--- begin DATASET SECTION ---

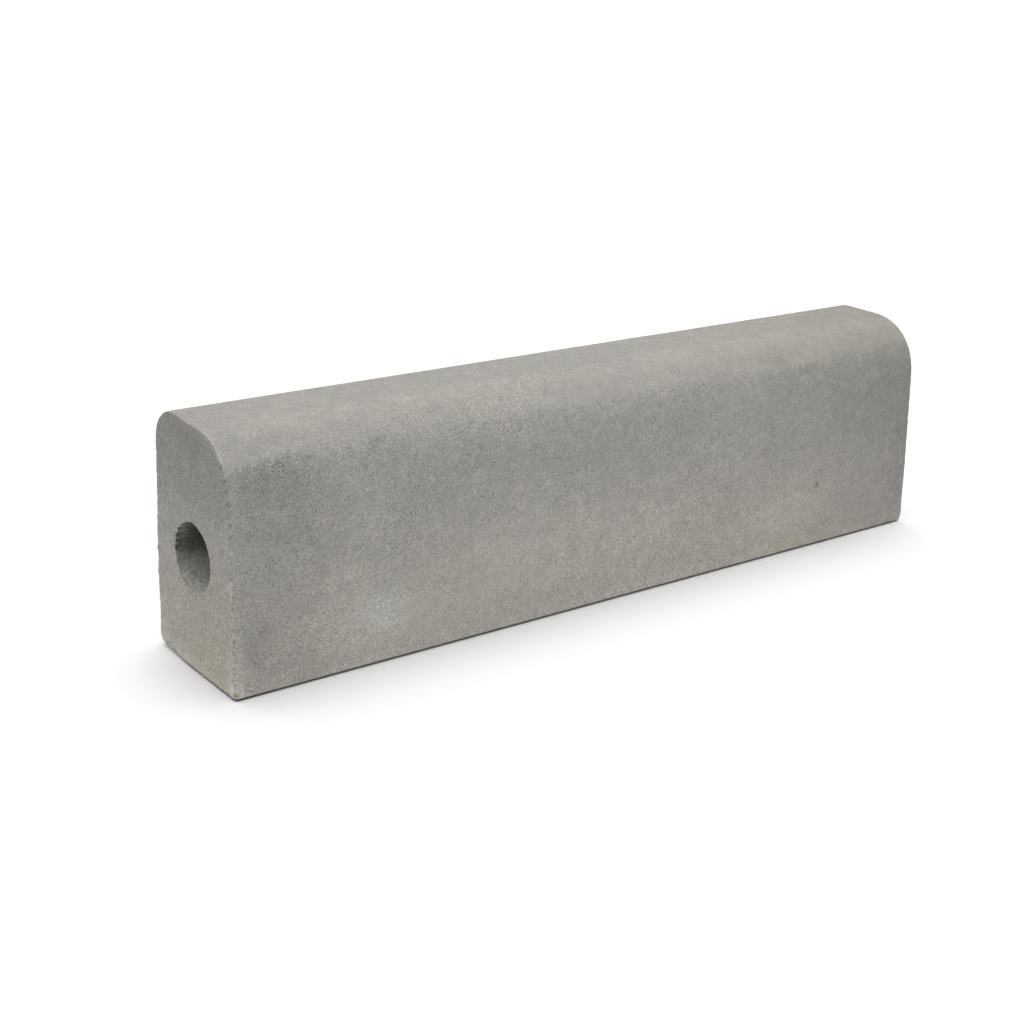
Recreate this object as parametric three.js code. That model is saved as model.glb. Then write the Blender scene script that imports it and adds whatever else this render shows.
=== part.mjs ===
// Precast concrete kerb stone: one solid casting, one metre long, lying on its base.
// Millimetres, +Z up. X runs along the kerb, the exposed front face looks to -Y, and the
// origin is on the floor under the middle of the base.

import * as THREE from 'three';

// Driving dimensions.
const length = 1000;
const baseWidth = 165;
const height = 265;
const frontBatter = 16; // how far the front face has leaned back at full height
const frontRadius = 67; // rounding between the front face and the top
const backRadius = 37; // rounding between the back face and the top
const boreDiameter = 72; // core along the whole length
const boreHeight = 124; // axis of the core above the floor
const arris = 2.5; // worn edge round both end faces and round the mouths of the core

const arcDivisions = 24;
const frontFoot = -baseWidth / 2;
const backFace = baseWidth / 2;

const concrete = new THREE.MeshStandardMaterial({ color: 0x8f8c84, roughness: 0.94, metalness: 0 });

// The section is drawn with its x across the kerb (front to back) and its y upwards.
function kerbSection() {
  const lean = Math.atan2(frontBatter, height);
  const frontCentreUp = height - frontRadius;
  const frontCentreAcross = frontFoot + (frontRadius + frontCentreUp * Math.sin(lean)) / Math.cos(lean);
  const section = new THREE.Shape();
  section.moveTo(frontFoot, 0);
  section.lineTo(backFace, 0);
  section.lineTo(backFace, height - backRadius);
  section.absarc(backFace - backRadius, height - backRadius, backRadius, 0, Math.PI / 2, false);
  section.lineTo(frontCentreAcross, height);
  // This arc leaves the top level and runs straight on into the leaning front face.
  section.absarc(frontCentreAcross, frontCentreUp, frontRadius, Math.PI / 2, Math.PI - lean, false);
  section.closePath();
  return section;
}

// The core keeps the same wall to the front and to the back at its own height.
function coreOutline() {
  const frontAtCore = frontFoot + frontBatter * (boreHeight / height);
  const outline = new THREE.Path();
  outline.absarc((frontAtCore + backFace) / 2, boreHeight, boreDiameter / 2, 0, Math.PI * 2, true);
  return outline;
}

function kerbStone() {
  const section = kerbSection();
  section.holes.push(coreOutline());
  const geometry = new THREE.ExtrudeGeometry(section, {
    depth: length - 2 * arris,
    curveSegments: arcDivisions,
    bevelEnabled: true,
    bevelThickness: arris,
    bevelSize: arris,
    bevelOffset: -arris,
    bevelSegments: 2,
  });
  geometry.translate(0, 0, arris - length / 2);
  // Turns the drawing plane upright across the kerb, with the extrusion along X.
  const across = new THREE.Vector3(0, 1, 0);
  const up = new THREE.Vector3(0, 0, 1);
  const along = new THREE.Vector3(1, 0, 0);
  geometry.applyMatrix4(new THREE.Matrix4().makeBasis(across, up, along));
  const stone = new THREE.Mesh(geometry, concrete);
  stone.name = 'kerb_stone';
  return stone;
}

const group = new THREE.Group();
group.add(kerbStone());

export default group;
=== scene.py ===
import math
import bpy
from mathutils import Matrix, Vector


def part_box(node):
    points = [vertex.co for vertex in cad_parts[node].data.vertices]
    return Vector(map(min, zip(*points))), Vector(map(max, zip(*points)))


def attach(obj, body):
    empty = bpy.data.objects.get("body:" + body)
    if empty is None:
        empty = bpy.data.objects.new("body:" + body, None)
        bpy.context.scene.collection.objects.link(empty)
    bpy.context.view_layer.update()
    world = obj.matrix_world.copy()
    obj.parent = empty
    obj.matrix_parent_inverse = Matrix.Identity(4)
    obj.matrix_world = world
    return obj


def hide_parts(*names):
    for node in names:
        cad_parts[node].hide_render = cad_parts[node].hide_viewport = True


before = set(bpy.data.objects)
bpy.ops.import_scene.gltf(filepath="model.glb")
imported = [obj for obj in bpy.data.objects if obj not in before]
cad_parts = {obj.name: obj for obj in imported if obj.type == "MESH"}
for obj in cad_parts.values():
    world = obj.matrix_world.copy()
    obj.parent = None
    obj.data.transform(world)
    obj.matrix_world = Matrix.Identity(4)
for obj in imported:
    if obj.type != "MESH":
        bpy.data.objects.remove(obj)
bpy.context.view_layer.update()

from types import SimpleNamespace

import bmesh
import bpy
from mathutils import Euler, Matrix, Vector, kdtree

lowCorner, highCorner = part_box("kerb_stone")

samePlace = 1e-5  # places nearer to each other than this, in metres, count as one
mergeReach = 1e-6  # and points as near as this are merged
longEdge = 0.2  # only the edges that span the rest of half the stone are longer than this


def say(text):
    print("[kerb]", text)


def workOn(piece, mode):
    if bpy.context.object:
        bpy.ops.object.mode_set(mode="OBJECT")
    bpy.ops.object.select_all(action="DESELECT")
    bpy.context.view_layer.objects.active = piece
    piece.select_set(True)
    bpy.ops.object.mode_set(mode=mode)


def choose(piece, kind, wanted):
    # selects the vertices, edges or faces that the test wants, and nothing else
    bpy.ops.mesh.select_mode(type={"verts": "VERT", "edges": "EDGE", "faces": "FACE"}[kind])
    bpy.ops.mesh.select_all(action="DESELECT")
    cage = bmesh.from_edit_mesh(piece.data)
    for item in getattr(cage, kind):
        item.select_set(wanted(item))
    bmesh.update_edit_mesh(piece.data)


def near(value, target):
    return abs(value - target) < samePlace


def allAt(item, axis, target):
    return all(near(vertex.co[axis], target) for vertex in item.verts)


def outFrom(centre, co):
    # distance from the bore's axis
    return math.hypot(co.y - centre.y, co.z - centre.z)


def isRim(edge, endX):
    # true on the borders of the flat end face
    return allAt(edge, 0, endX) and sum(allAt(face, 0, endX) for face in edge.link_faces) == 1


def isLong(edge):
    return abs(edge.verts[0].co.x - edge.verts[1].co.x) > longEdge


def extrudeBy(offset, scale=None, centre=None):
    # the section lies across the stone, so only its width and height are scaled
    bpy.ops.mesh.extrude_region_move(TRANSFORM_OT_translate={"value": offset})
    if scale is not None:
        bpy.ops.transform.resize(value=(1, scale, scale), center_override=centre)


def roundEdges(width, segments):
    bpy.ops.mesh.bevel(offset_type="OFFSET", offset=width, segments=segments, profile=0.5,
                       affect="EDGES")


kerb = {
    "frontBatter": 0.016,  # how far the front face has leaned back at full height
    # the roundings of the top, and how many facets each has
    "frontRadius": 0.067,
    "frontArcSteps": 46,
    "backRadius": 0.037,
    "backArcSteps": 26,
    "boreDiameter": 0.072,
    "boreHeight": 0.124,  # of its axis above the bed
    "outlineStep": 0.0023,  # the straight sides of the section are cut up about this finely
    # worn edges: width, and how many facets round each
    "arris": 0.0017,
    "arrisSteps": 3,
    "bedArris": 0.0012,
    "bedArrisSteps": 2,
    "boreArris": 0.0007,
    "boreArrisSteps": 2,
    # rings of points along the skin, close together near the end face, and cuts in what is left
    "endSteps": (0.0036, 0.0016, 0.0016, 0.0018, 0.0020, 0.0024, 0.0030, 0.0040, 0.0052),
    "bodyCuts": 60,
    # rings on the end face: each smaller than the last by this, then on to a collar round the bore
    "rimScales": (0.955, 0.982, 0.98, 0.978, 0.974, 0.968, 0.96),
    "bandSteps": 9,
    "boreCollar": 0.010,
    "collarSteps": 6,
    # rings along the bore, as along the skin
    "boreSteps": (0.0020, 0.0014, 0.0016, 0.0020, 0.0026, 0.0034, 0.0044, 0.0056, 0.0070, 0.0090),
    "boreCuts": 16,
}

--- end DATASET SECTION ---

→ WRITTEN EXERCISE: The required output is the exact run of lines from the beginning of the listing above to the line that contains "import * as THREE from 'three';", inclusive of both.

→ EXERCISE OUTPUT:
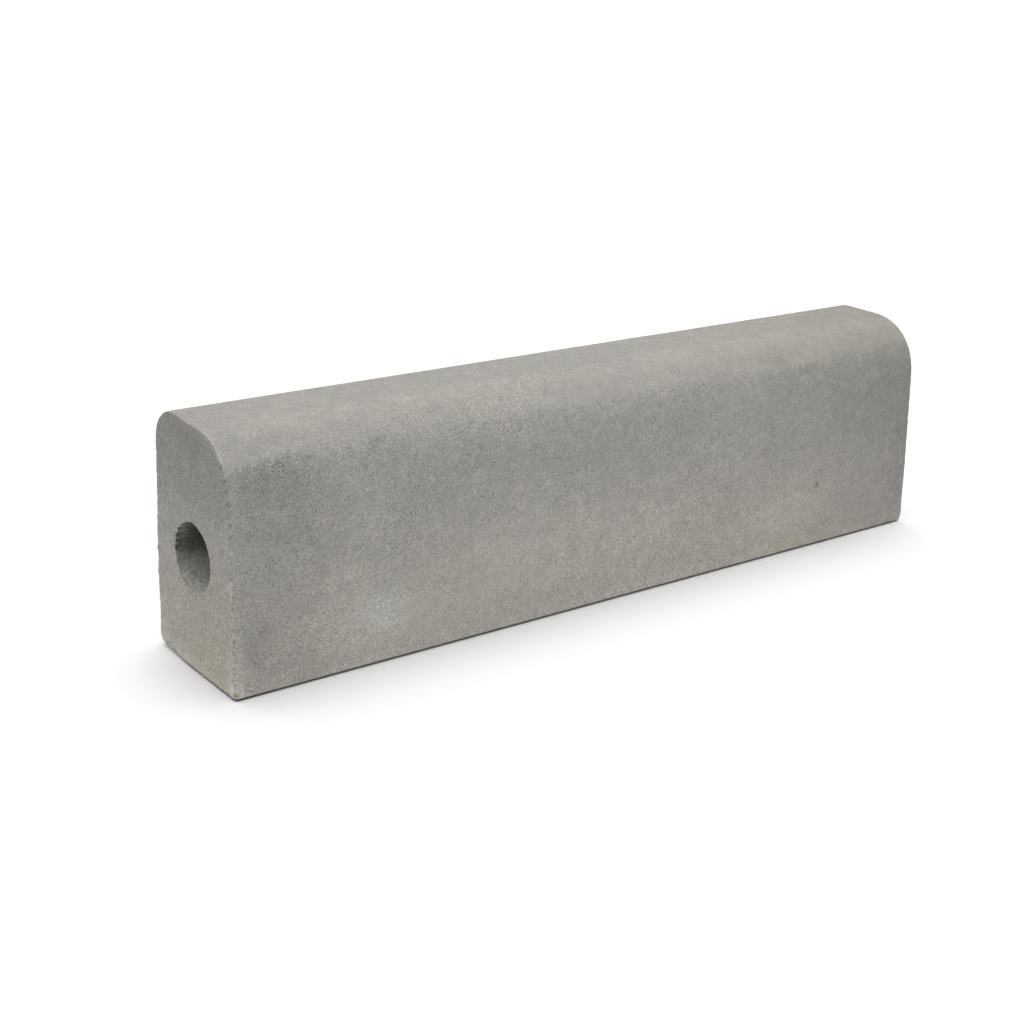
Recreate this object as parametric three.js code. That model is saved as model.glb. Then write the Blender scene script that imports it and adds whatever else this render shows.
=== part.mjs ===
// Precast concrete kerb stone: one solid casting, one metre long, lying on its base.
// Millimetres, +Z up. X runs along the kerb, the exposed front face looks to -Y, and the
// origin is on the floor under the middle of the base.

import * as THREE from 'three';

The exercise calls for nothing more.